The Pike Transit Initiative is a collaborative project in Northern Virginia between Arlington and Fairfax counties and the Washington Metropolitan Area Transit Authority to bring transit improvements to the Columbia Pike corridor. Officially known as the Columbia Pike Transit Alternatives Analysis, the project began in 2003. Following three successive defeats of county board candidates who supported the streetcar proposal in 2014, the project was shelved indefinitely.

== Pike Ride ==

Pike Ride, a specially-branded set of bus lines, run along Columbia Pike to the Pentagon and Pentagon City Metro stations. Currently, 17,000 people ride buses along Columbia Pike each day. Service is provided by Metrobus and Arlington Transit.

== Streetcar ==
In 2006, the Arlington and Fairfax County governments approved a "Modified Streetcar Alternative" for the corridor, which involves building a streetcar line while retaining extensive bus service. The 4.7-mile streetcar line is expected to cost $138.5 million. The first streetcar was expected to begin service in 2011.

The Northern Virginia Transportation Authority approved $36.9 million for the streetcar in January 2008. However, since then, the Virginia Supreme Court ruled that the Authority may not collect taxes, as it isn't an elected body. This leaves funding for the streetcar project in limbo.

According to Arlington Now, freshman County Board member Libby Garvey was the sole board member elected at the last election to oppose construction of a streetcar.
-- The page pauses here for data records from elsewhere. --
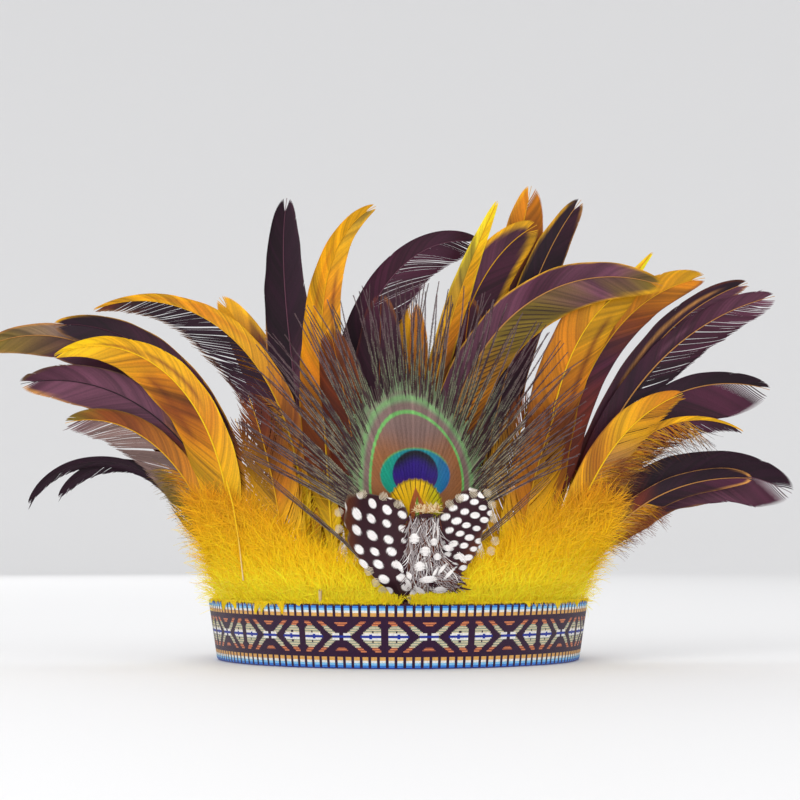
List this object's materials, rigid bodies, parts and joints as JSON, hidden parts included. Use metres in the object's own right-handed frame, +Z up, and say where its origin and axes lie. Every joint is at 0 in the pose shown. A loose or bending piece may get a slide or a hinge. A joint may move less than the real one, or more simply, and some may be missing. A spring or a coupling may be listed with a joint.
{
  "type": "feathered headdress",
  "caption": "Headdress of a flared woven ribbon band with a front fan of cock feathers, a peacock eye, spotted guinea fowl feathers and yellow down, worn round the head.",
  "frame": {"origin": "middle of the head opening, level with the band's lower rim", "axes": "+Z up towards the feather tips, -Y the front of the head, +X to the right of someone who looks at the front"},
  "size_m": [0.3673, 0.2146, 0.2102],
  "materials": {
    "woven_ribbon": "woven in aubergine, white, orange, gold and blue",
    "gold_feather": "satin vane, yellow at the root",
    "dark_feather": "satin vane, plum to black, yellow at the root",
    "two_tone_feather": "satin vane, dark with gold edges, yellow at the root",
    "peacock_herl": "iridescent eye in blue, green and bronze, loose brown and green herls",
    "guinea_vane": "matt plum brown with white dots",
    "yellow_down": "soft yellow down"
  },
  "bodies": {
    "root": {"woven_band": "woven_ribbon", "cock_feather_left_01": "dark_feather", "cock_feather_left_02": "dark_feather", "cock_feather_left_03": "two_tone_feather", "cock_feather_left_04": "gold_feather", "cock_feather_left_05": "dark_feather", "cock_feather_left_06": "two_tone_feather", "cock_feather_left_07": "two_tone_feather", "cock_feather_left_08": "gold_feather", "cock_feather_left_09": "gold_feather", "cock_feather_left_10": "gold_feather", "cock_feather_left_11": "dark_feather", "cock_feather_left_12": "dark_feather", "cock_feather_left_13": "two_tone_feather", "cock_feather_left_14": "gold_feather", "cock_feather_left_15": "dark_feather", "cock_feather_left_16": "two_tone_feather", "cock_feather_middle_01": "dark_feather", "cock_feather_middle_02": "gold_feather", "cock_feather_middle_03": "two_tone_feather", "cock_feather_right_01": "gold_feather", "cock_feather_right_02": "two_tone_feather", "cock_feather_right_03": "two_tone_feather", "cock_feather_right_04": "dark_feather", "cock_feather_right_05": "two_tone_feather", "cock_feather_right_06": "gold_feather", "cock_feather_right_07": "gold_feather", "cock_feather_right_08": "gold_feather", "cock_feather_right_09": "gold_feather", "cock_feather_right_10": "gold_feather", "cock_feather_right_11": "dark_feather", "cock_feather_right_12": "two_tone_feather", "cock_feather_right_13": "dark_feather", "cock_feather_right_14": "dark_feather", "cock_feather_right_15": "gold_feather", "cock_feather_right_16": "dark_feather", "cock_feather_right_17": "two_tone_feather", "peacock_feather": "peacock_herl", "guinea_feather_left": "guinea_vane", "guinea_feather_right": "guinea_vane", "down_tuft_left_outer": "yellow_down", "down_tuft_left_inner": "yellow_down", "down_tuft_right_inner": "yellow_down", "down_tuft_right_outer": "yellow_down"}
  },
  "joints": []
}
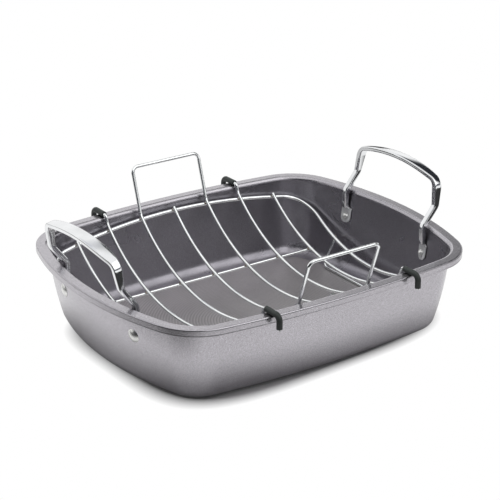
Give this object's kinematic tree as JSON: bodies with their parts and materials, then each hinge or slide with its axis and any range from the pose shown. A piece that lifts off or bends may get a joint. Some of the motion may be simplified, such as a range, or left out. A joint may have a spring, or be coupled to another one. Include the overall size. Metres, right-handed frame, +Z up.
{
  "type": "roasting pan with lift-out rack",
  "caption": "Rectangular roasting pan with bowed sides, upright end handles and a V-shaped wire rack that hangs on its rim and lifts out.",
  "frame": {"origin": "middle of the pan's underside, on the surface that it stands on", "axes": "+X along the pan towards one handle, +Y across it, +Z up"},
  "size_m": [0.4394, 0.3634, 0.1559],
  "materials": {
    "nonstick_coat": "satin dark grey non-stick coat",
    "polished_cast": "polished",
    "rivet_metal": "bright, slightly worn",
    "bright_wire": "bright plated",
    "sleeve_rubber": "matt"
  },
  "bodies": {
    "pan": {"pan_shell": "nonstick_coat", "right_handle": "polished_cast", "left_handle": "polished_cast", "right_rear_rivet": "rivet_metal", "right_front_rivet": "rivet_metal", "left_rear_rivet": "rivet_metal", "left_front_rivet": "rivet_metal"},
    "rack": {"rack_frame": "bright_wire", "left_rib": "bright_wire", "middle_rib": "bright_wire", "right_rib": "bright_wire", "right_hook_rib": "bright_wire", "left_hook_rib": "bright_wire", "lifting_wire": "bright_wire", "rear_stringer": "bright_wire", "front_stringer": "bright_wire", "right_foot": "bright_wire", "left_foot": "bright_wire", "right_rear_sleeve": "sleeve_rubber", "right_front_sleeve": "sleeve_rubber", "left_rear_sleeve": "sleeve_rubber", "left_front_sleeve": "sleeve_rubber"}
  },
  "joints": [
    {"name": "rack_lift", "type": "slide", "parent": "pan", "child": "rack", "axis": [0, 0, 1], "range_m": [0, 0.16]}
  ]
}
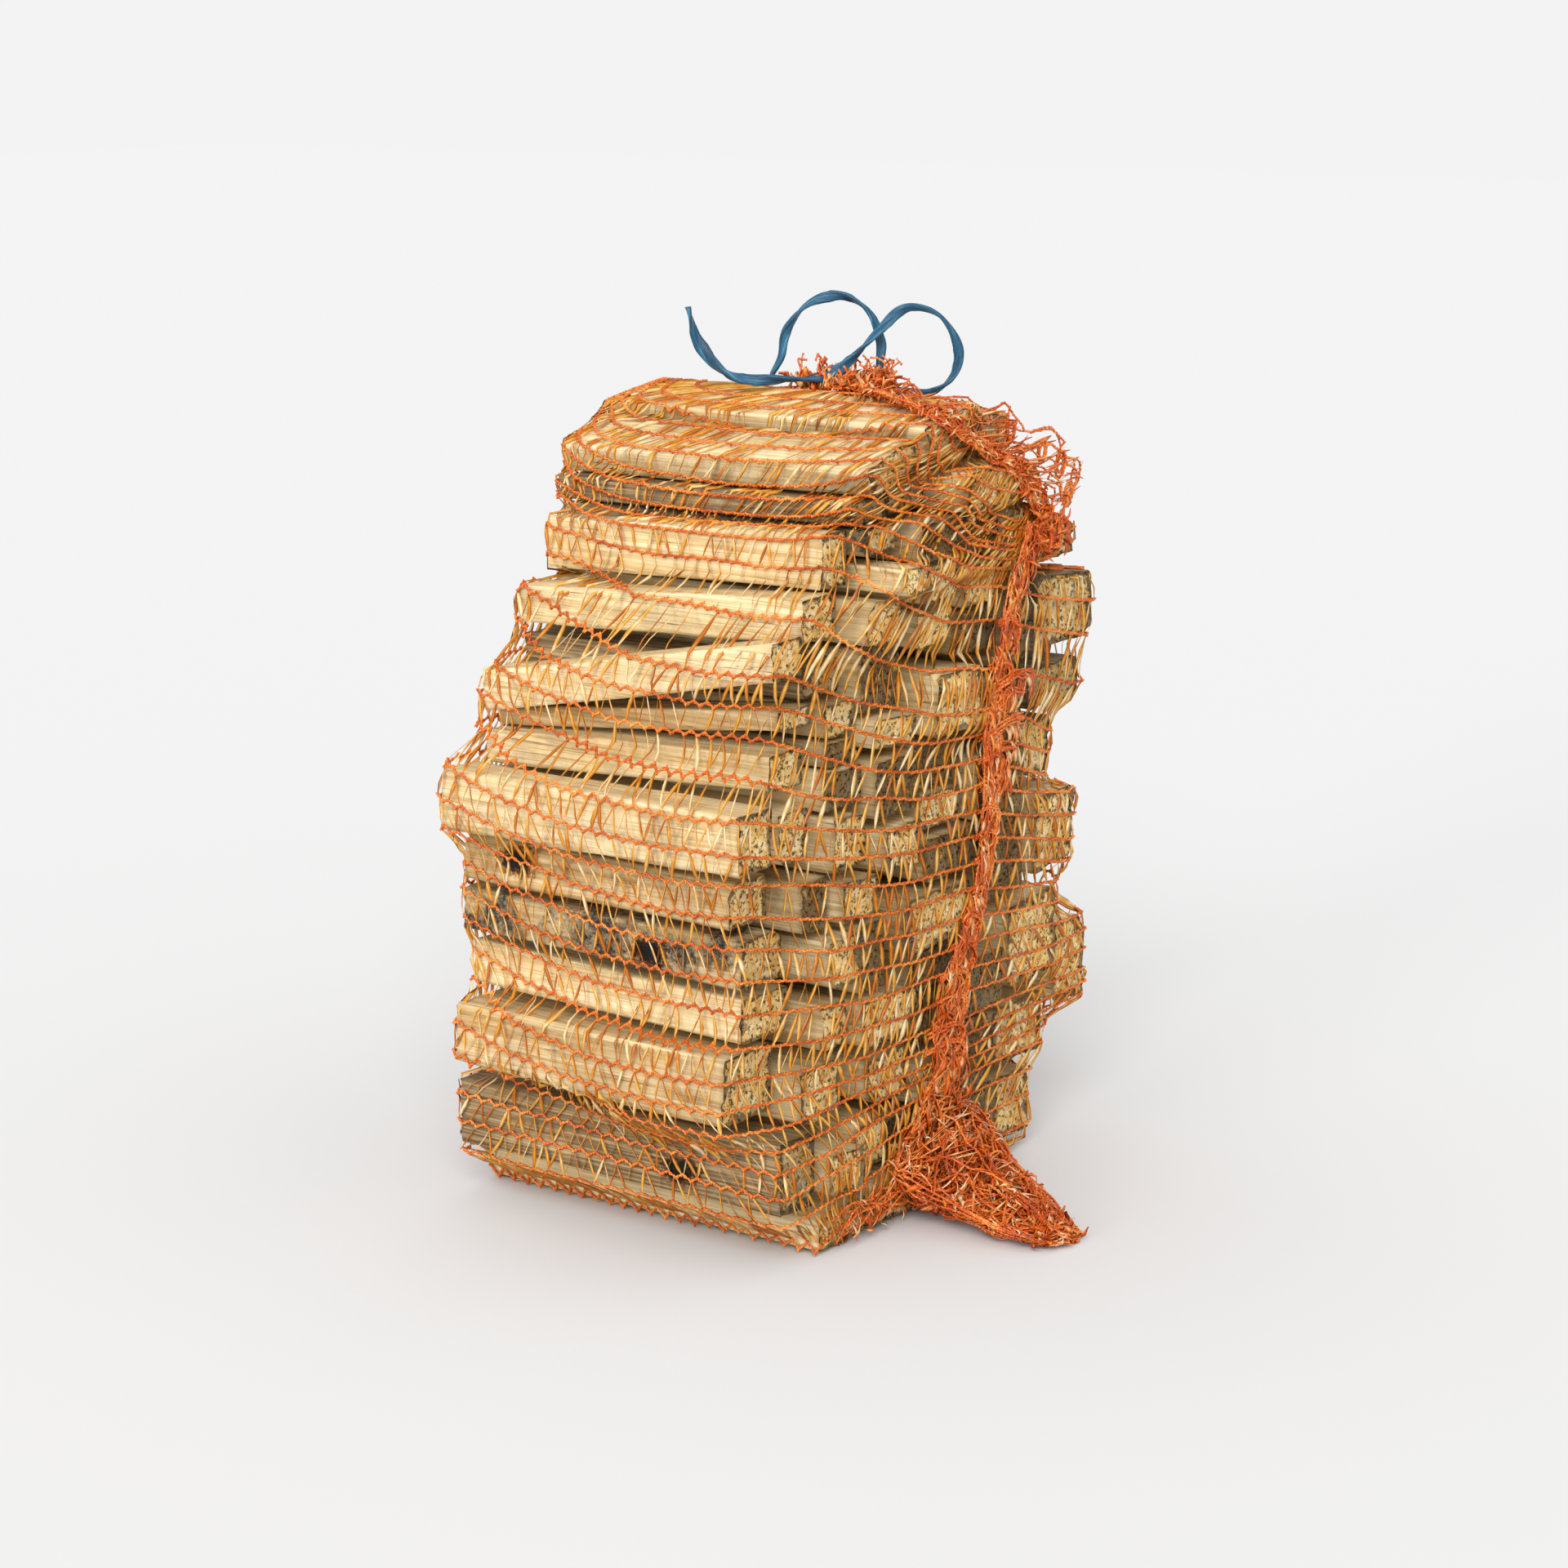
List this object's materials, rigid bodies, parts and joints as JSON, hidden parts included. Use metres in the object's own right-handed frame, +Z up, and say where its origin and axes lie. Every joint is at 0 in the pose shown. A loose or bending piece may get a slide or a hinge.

Garvey quoted mayor of Toronto Rob Ford's criticisms of streetcars, only to realize his credibility had been eroded due to a series of scandals.

Garvey stirred further controversy in 2014 when she supported and raised funds for John Vihstadt, an Independent, instead of fellow Democrat Alan Howse, because he agreed with her opposition to the streetcar line. Vihstadt upended Arlington politics in 2014 by becoming the first non-Democrat to land a seat on the county board in 15 years, winning on the strength of his objections to high-cost projects such as the Columbia Pike streetcar, the Long Bridge aquatics center and a million-dollar bus stop. Garvey defended her defection by asserting her most important obligation was to voters, not to the Democratic Party machinery, and resigned from the local Party apparatus.

In late November 2014 the County Board cancelled the streetcar plan. Eric Jaffe, writing in CityLab, characterized the cancellation as "abrupt" and acrimonious. According to Jaffe, the alternate plan under consideration would follow the same route as the streetcar plan, would stop at the same locations, and would use similar stations, all door boarding, and fare pre-payment, like the streetcar plan, except it would use buses rather than streetcars.